In May, Toyota reported its all-time high operating profit for FY 2013/14, eclipsing the previous record set six years ago just before the start of the global financial crisis, helped mainly by a weaker yen and record global sales of more than 10 million vehicles, making it the first automaker ever to achieve this feat (see Japan: 8 May 2014: Toyota's FY 2013/14 profits reach all-time high on weak yen and solid sales in Japan, North America). The record performance, although short of Toyota's internal targets, came despite an uncharacteristically weak final quarter (January-March 2014) that halted a string of eight consecutive quarterly gains for the automaker. Back then, Toyota predicted another record year on an operating basis in the 12 months to March 2015, although it saw a 2.4% fall in net profit for the period, mainly on slumping domestic sales following the consumption tax increase on April 1. However, the fallout has been less drastic than expected, with the overall Japanese new vehicle market (including minivehicles) contracting just 1.9% in Apri-June, significantly lower than the 16% plunge predicted for this FY by the Japan Automobile Manufacturers' Association (JAMA) in March. Toyota, which sells about one-fourth of its vehicles in Japan, posted a 5.1% y/y drop during the quarter.
Toyota's record net profit for the April-June quarter was about 30% higher than closest rival Volkswagen's EUR3.19 billion (USD4.4 billion) and surpassed the combined earnings at General Motors (GM), Ford, Nissan, and Honda. Toyota said last week that its global group vehicle sales reached a record 5.09 million units in the first half of 2014, making it the world's best-selling automaker in the period for the third consecutive year (see World: 30 July 2014: Toyota leads global H1 automotive sales).

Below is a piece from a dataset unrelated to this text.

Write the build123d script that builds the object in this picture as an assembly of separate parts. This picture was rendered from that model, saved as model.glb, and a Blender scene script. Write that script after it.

In the second half of 2014, two crucial vehicles are awaiting to be unleashed for the world's largest automaker. In September, Toyota plans to begin selling a reworked Camry to deliver a boost to what has been the top-selling car in the US market for the last 12 years. The Camry widened its lead in the US market over Honda's Accord, Nissan's Altima, and Ford's Fusion during the first half, posting a 7.2% y/y gain. Toyota's Lexus luxury brand last week began Japan sales of the NX crossover, which is positioned beneath the RX SUV. The model is scheduled to be rolled out in November in the US, where the Lexus brand is fast catching up with Mercedes-Benz and BMW. Prospects look bright in Europe, where Toyota is outpacing industry growth this year as car demand recovers from a two-decade low reached in 2013, with Toyota registrations rising 6.8% y/y in the first half, according to the European Automobile Manufacturer's Association. The Chinese market, where Toyota's first-half sales rose nearly 12% y/y to about 465,900 units, also augurs well as the automaker seeks to boost sales of Corolla and Levin compact cars with locally made hybrid parts, a move that helps avoid a 25% tariff levied on imported vehicles. It is notable that Toyota lags behind Volkswagen and GM in China, which now accounts for about 10% of Toyota's global sales with 2013 volumes hitting 917,500 units. Toyota requires a cautious view on some of the emerging Asian markets, like Thailand, which are expected to drag down its earnings for the full FY (see Thailand: 30 July 2014: Toyota sees 2014 Thai sales falling 25.8% y/y, overall market projected to drop 30.9% y/y).